The police were successfully prevented from performing one of their basic functions, in this case not mob control, but simply investigating a crime scene and assisting victims.
The hooligans then sent a clear message who is in charge: “Police were later informed that the protesters’ own medics transported the two gunshot wound victims to a hospital, the department said.”
City authorities put their tail between their legs and did nothing about it. Inhabitants of the former Yugoslavia would have no difficulty interpreting the portentous significance of this comparatively minor incident and drawing proper conclusions from it.
Should it come as a surprise, then, that police in Atlanta are now inventing pretexts not to come to work and that they are increasingly refusing to respond to emergency 911 calls? Their stated rationale, that they are acting in solidarity with one of their colleagues who is being criminally prosecuted for shooting a black man to death under controversial circumstances, sounds rather indeed. But their underlying concern is serious enough, and it is a symptom of the slow disintegration of the system. Policemen see the writing on the wall and know that standard rules for dealing with lawlessness have been suspended. They do not want to risk being exposed to criminal charges for making a politically incorrect decision in a tense situation. Quite sensibly, they prefer not to be cannon fodder in confrontational games between the various warring factions of the political elite.

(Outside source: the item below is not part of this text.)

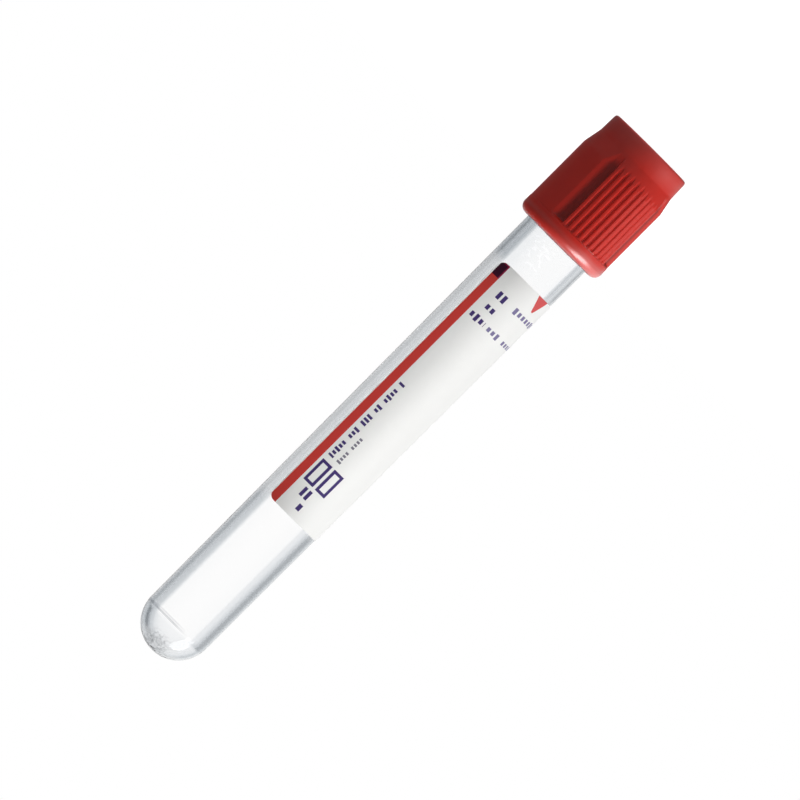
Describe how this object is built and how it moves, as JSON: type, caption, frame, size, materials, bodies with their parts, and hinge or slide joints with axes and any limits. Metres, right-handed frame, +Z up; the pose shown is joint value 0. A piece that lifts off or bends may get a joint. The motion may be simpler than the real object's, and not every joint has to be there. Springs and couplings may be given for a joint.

The process of controlled demolition has started and it is in its initial stages. Unless firm and decisive steps are taken now to counteract it using methods more civilized and professional, and less inflammatory, than those applied to the Branch Davidians, the emerging trends will at every turn become more difficult to control and reverse. Police forces are by definition the first line of defense of a cohesive and orderly society. Their demoralization and withdrawal of social support for the proper execution of their task augurs ill for the body politic in question.
All that may be music for the ears of Professor Panarin, of course strictly in his capacity as a scholarly predictor of political trends (and here). Panarin, however, has the privilege of watching the unfolding of his increasingly fashionable ideas from a safe distance. The show is less fun to watch from ground zero.